Monday, January 16, 2012

Girlie Things You Should Start Doing Again



Sure, it's nice to be a grown-up. But experts say it pays to reclaim some of the qualities you had back when you didn't care what playing in the snow did to your blowout.


1. Eat the last cup-cake. Your 8-year-old self was fine with being a little bit selfish when the situation warranted it. (And she never passed up frosting.)

2. Write a fan letter. Spelling out how much you idolize someone- loopy script and heart-dotted i's optional- is a cool way to connect. It doesn't have to be a celeb- it means a whole lot more if it's to a former teacher or favorite coworker.

5. Ask a lot of questions. Raise your hand in a lecture or meeting. Your fifth-grade teacher always said the only dumb question is one that isn't asked. She's right, you know.

7. Wear fruity-flavored lip glosses. They're still yum and now a perfect complement to whatever lipstick color you have underneath.

8. Perfect your cart-wheel technique. A flawless execution never fails to impress anyone... and now that you are older and realize how amazing it is that your bod can do that, it can impress the hell out of you too.

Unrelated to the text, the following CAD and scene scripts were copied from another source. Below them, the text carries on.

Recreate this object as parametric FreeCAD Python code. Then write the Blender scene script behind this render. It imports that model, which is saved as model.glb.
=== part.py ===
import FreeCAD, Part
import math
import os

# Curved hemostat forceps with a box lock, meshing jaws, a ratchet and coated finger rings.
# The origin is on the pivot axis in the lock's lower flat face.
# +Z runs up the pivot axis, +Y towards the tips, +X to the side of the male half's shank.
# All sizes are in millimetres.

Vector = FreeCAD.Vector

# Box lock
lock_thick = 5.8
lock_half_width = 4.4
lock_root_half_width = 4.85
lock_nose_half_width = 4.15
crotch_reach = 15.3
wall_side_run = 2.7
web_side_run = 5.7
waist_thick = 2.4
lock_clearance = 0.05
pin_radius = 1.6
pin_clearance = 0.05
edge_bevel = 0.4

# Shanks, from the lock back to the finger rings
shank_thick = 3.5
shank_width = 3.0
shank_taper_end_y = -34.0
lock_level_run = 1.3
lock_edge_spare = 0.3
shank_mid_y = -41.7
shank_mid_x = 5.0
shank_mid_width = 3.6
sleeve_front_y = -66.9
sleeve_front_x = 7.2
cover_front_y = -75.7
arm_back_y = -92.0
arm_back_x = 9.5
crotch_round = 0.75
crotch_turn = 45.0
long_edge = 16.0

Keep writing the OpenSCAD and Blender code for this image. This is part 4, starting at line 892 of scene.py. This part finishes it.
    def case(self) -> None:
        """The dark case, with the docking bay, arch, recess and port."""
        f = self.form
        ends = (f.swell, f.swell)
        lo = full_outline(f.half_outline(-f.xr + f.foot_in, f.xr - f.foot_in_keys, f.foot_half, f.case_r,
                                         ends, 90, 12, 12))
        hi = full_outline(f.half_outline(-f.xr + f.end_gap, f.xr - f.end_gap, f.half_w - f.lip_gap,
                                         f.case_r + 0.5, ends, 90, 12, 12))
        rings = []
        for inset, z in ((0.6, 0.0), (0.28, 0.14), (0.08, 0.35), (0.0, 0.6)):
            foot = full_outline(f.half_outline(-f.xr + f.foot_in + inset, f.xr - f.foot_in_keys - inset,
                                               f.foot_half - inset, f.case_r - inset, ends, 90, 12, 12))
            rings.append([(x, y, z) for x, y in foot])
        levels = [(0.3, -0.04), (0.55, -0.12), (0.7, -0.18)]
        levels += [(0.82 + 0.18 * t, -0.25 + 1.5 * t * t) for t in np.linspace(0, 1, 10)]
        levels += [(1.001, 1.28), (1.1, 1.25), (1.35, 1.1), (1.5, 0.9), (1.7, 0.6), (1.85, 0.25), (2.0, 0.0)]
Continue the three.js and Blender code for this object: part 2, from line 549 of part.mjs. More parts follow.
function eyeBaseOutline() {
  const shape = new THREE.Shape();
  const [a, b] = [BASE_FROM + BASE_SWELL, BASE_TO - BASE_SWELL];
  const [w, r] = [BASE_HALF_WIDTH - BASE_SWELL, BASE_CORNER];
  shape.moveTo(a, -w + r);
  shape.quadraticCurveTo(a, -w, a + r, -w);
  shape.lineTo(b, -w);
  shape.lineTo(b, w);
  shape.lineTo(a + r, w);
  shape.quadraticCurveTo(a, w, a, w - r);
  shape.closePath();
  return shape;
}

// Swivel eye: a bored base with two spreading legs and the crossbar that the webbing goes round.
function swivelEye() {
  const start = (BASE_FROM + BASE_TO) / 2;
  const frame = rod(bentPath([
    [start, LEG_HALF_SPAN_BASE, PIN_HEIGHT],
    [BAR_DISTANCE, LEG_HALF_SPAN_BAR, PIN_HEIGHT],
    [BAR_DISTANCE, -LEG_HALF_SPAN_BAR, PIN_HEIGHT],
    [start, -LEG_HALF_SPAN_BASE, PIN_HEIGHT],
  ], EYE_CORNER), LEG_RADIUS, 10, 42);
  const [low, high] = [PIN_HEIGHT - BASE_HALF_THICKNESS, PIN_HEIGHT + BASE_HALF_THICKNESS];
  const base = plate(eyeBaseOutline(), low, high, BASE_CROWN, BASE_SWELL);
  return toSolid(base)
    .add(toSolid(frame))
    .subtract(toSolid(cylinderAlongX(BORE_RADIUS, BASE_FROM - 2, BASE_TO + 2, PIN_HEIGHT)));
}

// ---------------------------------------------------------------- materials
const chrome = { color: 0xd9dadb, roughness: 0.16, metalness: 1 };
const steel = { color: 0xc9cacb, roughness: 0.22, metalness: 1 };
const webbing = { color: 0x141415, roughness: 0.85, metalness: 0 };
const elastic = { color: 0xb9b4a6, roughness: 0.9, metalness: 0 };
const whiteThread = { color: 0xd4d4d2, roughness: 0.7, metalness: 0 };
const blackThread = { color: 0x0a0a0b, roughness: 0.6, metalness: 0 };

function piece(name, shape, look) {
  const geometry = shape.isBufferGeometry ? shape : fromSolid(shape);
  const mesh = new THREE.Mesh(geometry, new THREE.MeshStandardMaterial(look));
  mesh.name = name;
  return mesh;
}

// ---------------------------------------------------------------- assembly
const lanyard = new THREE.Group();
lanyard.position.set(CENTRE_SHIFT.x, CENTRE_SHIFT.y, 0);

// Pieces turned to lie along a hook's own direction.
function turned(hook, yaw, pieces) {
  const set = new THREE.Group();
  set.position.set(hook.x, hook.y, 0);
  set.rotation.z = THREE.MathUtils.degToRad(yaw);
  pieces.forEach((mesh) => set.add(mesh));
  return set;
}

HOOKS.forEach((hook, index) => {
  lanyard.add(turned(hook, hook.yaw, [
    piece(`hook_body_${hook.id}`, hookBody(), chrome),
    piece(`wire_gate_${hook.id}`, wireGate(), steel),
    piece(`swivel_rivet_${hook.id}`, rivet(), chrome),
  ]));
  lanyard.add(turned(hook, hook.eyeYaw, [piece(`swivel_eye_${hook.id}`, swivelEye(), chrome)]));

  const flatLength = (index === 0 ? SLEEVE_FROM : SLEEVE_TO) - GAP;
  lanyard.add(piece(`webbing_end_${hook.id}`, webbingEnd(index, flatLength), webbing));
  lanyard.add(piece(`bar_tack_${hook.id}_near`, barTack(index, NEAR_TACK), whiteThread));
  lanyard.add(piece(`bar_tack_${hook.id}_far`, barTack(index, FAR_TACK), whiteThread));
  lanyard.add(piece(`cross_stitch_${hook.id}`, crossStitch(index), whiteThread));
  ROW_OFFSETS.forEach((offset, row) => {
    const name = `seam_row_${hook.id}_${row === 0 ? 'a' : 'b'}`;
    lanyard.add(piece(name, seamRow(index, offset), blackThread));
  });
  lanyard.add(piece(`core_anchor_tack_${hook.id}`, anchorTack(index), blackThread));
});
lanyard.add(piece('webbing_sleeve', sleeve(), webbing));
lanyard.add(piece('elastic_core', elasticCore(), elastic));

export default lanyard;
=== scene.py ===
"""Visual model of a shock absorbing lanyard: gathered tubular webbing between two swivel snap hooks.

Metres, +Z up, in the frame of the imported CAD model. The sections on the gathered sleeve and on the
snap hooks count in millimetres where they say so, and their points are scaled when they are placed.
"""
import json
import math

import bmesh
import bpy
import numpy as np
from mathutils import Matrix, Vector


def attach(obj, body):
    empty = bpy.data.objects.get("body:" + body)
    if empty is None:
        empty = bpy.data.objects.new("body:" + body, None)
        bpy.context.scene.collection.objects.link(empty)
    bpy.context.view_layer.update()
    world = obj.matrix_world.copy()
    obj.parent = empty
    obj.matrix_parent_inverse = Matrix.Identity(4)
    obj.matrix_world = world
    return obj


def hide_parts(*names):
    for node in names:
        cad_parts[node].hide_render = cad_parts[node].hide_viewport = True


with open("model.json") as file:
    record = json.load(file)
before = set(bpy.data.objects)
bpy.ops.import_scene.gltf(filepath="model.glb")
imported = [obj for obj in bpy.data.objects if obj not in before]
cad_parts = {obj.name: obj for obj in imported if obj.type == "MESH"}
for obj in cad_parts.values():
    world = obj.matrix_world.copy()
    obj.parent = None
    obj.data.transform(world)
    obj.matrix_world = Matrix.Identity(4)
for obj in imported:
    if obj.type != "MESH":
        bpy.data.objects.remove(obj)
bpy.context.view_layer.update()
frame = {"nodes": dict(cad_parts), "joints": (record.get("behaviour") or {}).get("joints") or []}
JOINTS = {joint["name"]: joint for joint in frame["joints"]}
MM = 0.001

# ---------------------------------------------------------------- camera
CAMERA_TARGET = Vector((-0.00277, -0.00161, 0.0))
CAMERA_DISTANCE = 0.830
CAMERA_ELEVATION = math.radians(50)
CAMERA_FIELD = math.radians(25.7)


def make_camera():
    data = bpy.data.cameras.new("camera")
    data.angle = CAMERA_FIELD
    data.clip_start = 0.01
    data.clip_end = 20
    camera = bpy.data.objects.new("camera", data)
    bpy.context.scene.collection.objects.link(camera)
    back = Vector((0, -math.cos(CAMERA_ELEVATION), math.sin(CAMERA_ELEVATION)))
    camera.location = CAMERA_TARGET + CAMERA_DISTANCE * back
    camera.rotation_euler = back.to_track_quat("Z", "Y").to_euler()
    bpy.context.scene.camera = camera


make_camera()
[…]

10. Perform experiments. What happens if you "like" a crush's Facebook status? Can you turn your tee shirt into a stylish tank?

11. Imagine what you want to be when you grow up. Dreaming you'd be an actress/rock star/princess inspired you then. There's no reason it can't inspire you now.

12. Have a ridiculous celeb crush. (Check) It's fun to fantasize... and now that you're a grown-up, hey, there's a one-in-a-million chance you could actually snag that hot thing.

14. Take a nap. (Checkmate) Back then, you listened to your mom. Now, you listen to your body. Girls get tired. No shame in a midday lie-down.

17. Enter a contest. When you were a kid, you'd have races on the playground that would push you to do your best. Get that same adrenaline rush by entering a local run, a baking contest, an upload-the-best-YouTube-vid competition...

18. Laugh till you snort soda out of your nose. When something's hilarious, who cares if people at the next table give you dirty looks?